Loneliness and Magnetism
If you've spent any time around people like us, you've noticed something odd: we're often very alone, and yet we keep finding each other anyway.
Not in big communities or branded spaces. More like two lights flickering at the same weird frequency, spotting each other from across a room. A quiet click of recognition, and suddenly you're talking like old friends while everyone else wonders what happened.
Both sides of that—the loneliness and the magnetism—are worth understanding.
The Loneliness
You've probably been told, in various ways, that your loneliness is your own fault.
"You're too picky."
"You're too intense."
"You scare people off."
"Just be more normal."
Sometimes there's social clumsiness in the mix. We're all human. But I don't think that's the core of it.
The way I see it, people like us are like books. Some have shiny covers—charismatic, funny, apparently fine. Some have ugly covers—awkward, blunt, visibly out of sync. Either way, once you open them, you hit the real problem: the book is written in a language most people don't know how to read.
And here's the cruel twist: some of the loneliest people you'll meet are the ones who seem to navigate the social world perfectly.
They have a million faces. They give people the one they can handle. They're charming at parties, smooth in meetings, surrounded by friends who'd swear they know them. They learned the grammar of normal fluently—not because it came naturally, but because they had to. Survival. Camouflage.
But fluency isn't belonging. They speak the language, sure. They just have nothing to say in it that's actually true.
So they perform. And everyone around them connects to the performance, not the person. The loneliness doesn't come from being rejected—it comes from being accepted for a version of yourself that doesn't exist. You're in the room. You're even popular. And you've never been more invisible.
Inside, there's plenty. Depth where small talk is expected. Honesty where polite fiction is expected. Questions where quiet agreement is expected. A refusal to pretend that broken things are fine "because that's just how it is."
Even when someone is genuinely curious—when the cover does catch their interest—they crack the spine, read a page or two, and their brain quietly goes: "I don't know how to process this."
They're not malicious. They just don't have the grammar for you. They try to respond with the tools they have: platitudes, reassurance, gentle suggestions to maybe try being less like that.
From their perspective, they're being kind. From yours, they're talking to a version of you that doesn't exist.
So the pattern repeats. You offer more of the real text. They misread, or flinch, or change the subject. You get shelved again.
After enough rounds of this, it's easy to conclude you're fundamentally unlovable. That you're broken. That you were never meant for people.
Bullshit.
You're not empty. You're not incomprehensible. You're just written in a language that's rare. Rarity doesn't mean "better than everyone else," and it definitely doesn't give you a free pass to be cruel, arrogant, or impossible on purpose. It just means there aren't many automatic readers. You still have to show up, translate where you can, and be a person among other people, not a misunderstood genius floating above them.

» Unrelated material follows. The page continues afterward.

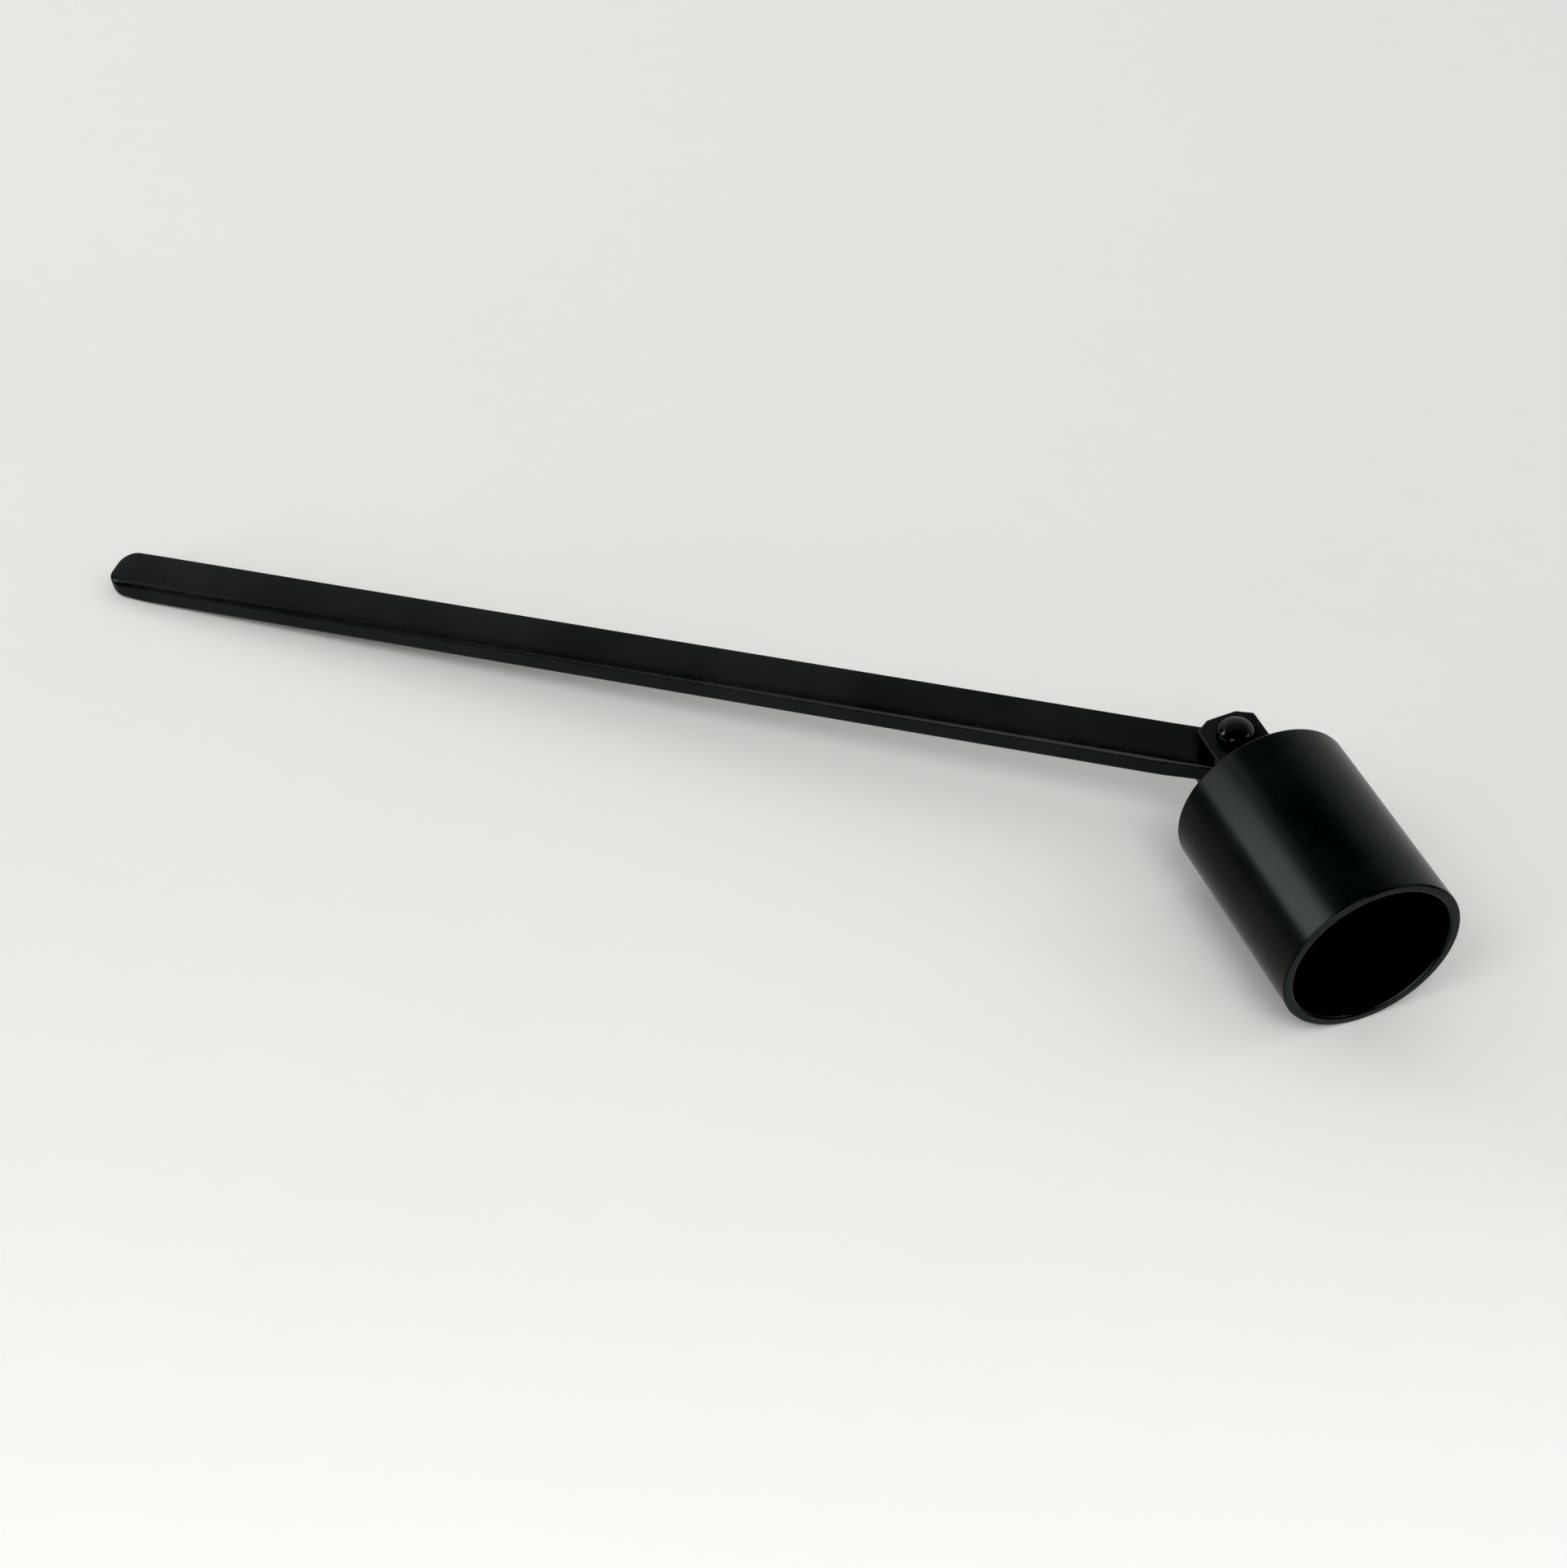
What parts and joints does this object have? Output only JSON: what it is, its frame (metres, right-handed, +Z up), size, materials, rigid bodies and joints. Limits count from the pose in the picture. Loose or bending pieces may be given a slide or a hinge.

And "rare" doesn't mean "no one can ever learn." Every now and then, someone will hit a strange sentence and, instead of closing the book, they'll stay. They'll ask questions. They'll pick up a bit of your vocabulary over time. They may never read you fluently, but they can learn enough to meet you honestly. That counts. Not everyone in your life has to be a perfect translator to be worth keeping.
Locating the problem this way doesn't fix the loneliness. It just locates it correctly: in the mismatch between you and the available readers, not in some essential defect that makes you undeserving of being read at all.
The Magnetism
And yet.
Put a hundred people in a room—office party, wedding, conference, whatever—and watch what happens if you leave a few of us in there long enough.
We drift. We make small talk badly. We orbit the edges.
And then, somehow, two of us end up talking in a corner like we've known each other for ten years.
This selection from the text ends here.